- [EXERCISE]:
Among the entries that follow, the required portion opens with the line containing "trunk = trunk_form(fine=False)" and closes with the line containing "bpy.context.scene.collection.objects.link(empty)". Give that portion again exactly, and nothing else.

- [PROVIDED ENTRIES]:
***

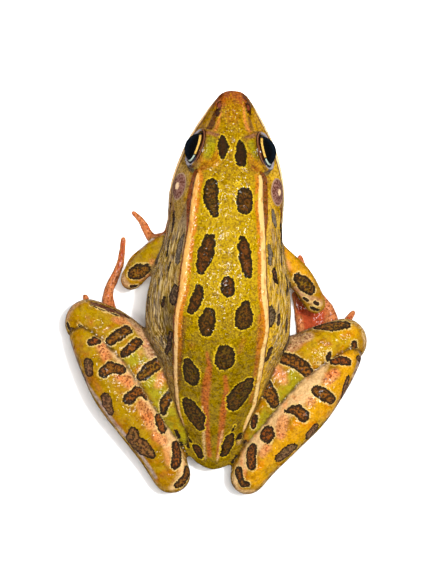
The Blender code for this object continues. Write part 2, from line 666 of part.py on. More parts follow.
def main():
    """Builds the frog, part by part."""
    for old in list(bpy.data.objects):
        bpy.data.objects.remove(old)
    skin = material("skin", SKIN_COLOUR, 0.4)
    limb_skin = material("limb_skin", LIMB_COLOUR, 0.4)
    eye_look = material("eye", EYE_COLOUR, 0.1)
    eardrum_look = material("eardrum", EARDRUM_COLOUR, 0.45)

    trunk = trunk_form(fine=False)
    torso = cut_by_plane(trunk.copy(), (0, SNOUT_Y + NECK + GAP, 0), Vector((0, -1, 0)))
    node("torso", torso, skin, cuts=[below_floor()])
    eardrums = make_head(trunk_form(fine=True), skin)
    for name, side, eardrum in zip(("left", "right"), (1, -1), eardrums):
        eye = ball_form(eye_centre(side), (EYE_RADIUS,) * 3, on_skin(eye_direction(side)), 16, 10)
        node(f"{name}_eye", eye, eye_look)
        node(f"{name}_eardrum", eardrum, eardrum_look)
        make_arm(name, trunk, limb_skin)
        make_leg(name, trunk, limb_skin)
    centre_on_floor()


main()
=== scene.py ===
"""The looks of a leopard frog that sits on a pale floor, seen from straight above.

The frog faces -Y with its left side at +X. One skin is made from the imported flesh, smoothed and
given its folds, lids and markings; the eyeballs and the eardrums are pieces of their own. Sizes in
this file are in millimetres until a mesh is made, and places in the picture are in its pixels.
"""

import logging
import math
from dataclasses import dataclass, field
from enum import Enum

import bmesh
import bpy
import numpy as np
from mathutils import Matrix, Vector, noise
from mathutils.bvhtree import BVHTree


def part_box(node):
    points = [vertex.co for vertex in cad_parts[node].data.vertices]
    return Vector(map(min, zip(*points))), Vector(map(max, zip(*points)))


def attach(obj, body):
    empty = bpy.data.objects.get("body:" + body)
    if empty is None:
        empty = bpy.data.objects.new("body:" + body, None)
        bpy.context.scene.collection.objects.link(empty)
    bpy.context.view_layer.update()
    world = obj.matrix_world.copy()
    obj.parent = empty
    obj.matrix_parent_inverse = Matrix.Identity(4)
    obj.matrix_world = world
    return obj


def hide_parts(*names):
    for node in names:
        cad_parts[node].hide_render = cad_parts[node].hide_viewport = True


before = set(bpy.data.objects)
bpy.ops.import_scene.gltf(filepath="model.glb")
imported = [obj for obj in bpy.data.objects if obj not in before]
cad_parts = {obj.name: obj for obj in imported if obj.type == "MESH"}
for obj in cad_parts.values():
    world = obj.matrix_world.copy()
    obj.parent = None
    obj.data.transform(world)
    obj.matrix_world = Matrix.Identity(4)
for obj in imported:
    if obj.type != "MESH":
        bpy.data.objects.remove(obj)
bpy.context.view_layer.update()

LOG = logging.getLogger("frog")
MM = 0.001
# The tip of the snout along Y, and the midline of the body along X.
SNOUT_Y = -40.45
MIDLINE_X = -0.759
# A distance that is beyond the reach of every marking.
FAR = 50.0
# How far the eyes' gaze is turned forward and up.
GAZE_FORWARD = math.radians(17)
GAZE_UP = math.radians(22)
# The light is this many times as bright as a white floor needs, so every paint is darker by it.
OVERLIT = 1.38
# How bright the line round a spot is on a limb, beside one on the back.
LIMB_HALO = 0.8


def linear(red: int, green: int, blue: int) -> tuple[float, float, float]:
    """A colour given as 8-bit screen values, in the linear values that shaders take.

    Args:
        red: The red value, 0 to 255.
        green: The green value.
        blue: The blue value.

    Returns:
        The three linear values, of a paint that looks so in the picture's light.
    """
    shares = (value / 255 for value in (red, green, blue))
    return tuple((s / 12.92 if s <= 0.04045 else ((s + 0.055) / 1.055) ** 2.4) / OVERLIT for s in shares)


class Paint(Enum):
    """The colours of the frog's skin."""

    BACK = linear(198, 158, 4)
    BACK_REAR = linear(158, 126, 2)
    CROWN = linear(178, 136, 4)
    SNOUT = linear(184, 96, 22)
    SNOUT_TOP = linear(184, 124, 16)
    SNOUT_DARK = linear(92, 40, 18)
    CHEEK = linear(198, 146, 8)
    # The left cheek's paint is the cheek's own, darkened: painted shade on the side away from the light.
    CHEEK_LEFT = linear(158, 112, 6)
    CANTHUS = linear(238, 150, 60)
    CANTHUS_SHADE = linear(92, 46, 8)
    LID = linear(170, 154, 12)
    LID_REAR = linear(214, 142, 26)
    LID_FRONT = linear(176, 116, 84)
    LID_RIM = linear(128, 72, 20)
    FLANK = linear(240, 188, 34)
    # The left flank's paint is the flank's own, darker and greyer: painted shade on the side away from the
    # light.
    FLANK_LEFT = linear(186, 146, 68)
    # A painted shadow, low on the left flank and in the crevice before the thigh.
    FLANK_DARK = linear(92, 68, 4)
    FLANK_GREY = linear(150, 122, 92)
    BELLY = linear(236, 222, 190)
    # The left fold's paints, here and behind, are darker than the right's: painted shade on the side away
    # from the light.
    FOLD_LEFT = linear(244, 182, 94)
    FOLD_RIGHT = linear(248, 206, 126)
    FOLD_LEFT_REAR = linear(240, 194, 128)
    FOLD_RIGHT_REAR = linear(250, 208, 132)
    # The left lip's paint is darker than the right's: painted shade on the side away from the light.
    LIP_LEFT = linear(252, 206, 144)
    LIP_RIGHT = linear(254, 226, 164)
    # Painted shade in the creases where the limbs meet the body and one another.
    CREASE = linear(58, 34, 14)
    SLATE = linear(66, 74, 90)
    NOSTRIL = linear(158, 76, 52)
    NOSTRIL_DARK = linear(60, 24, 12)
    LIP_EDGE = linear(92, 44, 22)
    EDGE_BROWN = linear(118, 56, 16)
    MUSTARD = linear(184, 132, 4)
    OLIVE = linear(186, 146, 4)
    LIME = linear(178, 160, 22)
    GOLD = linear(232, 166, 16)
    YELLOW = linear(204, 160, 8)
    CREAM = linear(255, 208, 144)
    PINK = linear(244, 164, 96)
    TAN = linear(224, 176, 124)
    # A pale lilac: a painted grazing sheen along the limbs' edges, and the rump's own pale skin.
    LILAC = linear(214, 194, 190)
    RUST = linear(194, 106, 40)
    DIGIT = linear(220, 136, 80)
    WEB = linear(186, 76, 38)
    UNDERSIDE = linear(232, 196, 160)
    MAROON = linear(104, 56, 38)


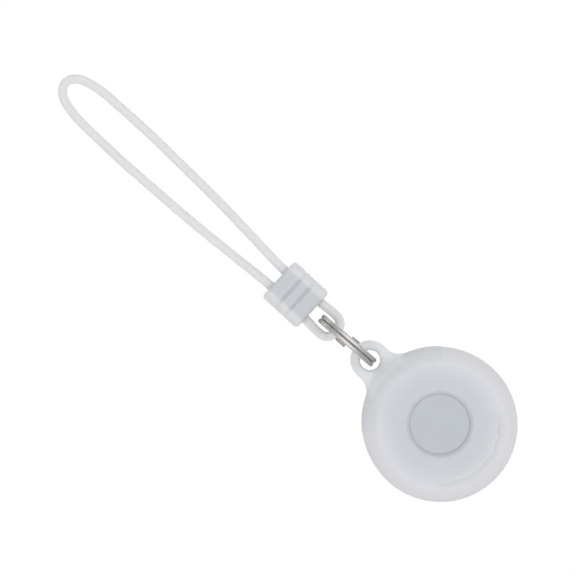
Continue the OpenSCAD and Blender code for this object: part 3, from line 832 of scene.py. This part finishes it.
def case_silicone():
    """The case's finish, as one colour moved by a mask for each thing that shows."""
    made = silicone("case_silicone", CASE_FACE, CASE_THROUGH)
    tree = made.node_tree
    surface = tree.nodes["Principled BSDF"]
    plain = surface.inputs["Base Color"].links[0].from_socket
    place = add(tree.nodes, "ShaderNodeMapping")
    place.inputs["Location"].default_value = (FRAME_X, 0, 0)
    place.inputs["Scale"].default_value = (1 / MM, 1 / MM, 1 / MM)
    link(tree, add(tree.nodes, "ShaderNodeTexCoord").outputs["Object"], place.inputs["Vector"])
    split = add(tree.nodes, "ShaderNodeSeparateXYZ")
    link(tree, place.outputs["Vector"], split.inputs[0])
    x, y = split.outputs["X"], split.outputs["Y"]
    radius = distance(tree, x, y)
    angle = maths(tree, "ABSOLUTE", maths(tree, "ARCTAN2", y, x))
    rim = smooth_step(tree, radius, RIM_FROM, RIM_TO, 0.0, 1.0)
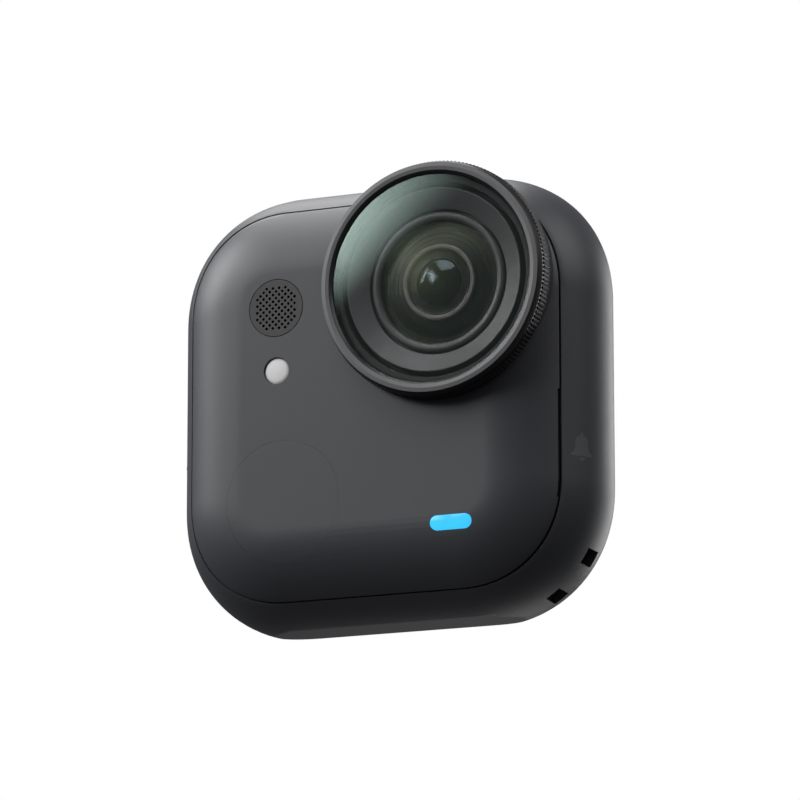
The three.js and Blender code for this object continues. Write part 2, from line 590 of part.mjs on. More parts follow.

***

- [RESULT OF THE TASK]:
    trunk = trunk_form(fine=False)
    torso = cut_by_plane(trunk.copy(), (0, SNOUT_Y + NECK + GAP, 0), Vector((0, -1, 0)))
    node("torso", torso, skin, cuts=[below_floor()])
    eardrums = make_head(trunk_form(fine=True), skin)
    for name, side, eardrum in zip(("left", "right"), (1, -1), eardrums):
        eye = ball_form(eye_centre(side), (EYE_RADIUS,) * 3, on_skin(eye_direction(side)), 16, 10)
        node(f"{name}_eye", eye, eye_look)
        node(f"{name}_eardrum", eardrum, eardrum_look)
        make_arm(name, trunk, limb_skin)
        make_leg(name, trunk, limb_skin)
    centre_on_floor()


main()
=== scene.py ===
"""The looks of a leopard frog that sits on a pale floor, seen from straight above.

The frog faces -Y with its left side at +X. One skin is made from the imported flesh, smoothed and
given its folds, lids and markings; the eyeballs and the eardrums are pieces of their own. Sizes in
this file are in millimetres until a mesh is made, and places in the picture are in its pixels.
"""

import logging
import math
from dataclasses import dataclass, field
from enum import Enum

import bmesh
import bpy
import numpy as np
from mathutils import Matrix, Vector, noise
from mathutils.bvhtree import BVHTree


def part_box(node):
    points = [vertex.co for vertex in cad_parts[node].data.vertices]
    return Vector(map(min, zip(*points))), Vector(map(max, zip(*points)))


def attach(obj, body):
    empty = bpy.data.objects.get("body:" + body)
    if empty is None:
        empty = bpy.data.objects.new("body:" + body, None)
        bpy.context.scene.collection.objects.link(empty)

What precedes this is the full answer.